Enhanced visible-light photocatalytic H2-generation activity of carbon/g-C3N4 nanocomposites prepared by two-step thermal treatment

Abstract

Photocatalytic hydrogen (H₂) production from water by using solar energy and a photocatalyst is a green and sustainable route to tackle the energy issues. Herein, carbon/g-C₃N₄ nanocomposites were successfully synthesized via a two-step thermal treatment of urea and glucose with different ratios. As confirmed by X-ray photoelectron spectroscopy, a C–O–C bond was formed between carbon and g-C₃N₄, which leads to a strong interaction between carbon and g-C₃N₄. The prepared samples were evaluated for photocatalytic H₂ generation under visible light irradiation.
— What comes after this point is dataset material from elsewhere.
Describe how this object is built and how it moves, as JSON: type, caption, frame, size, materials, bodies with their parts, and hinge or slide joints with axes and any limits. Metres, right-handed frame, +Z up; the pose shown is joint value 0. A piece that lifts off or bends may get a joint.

The experimental results indicate that the carbon/g-C₃N₄ nanocomposites show great photocatalytic H₂ evolution activity, as high as 410.1 μmol g⁻¹ h⁻¹, which is 13.6-fold of pure g-C₃N₄. The enhanced photocatalytic performance not only originates from the enlarged surface area and extended visible light response range, but also from the effectively separated photo-generated charge carriers. This spatial charge separation greatly suppresses the recombination of photo-generated hole–electron pairs and facilitates efficient H₂ production. This work provides a facile way to design highly efficient carbon nitride-based photocatalysts for potential application in photocatalytic reaction by using solar energy.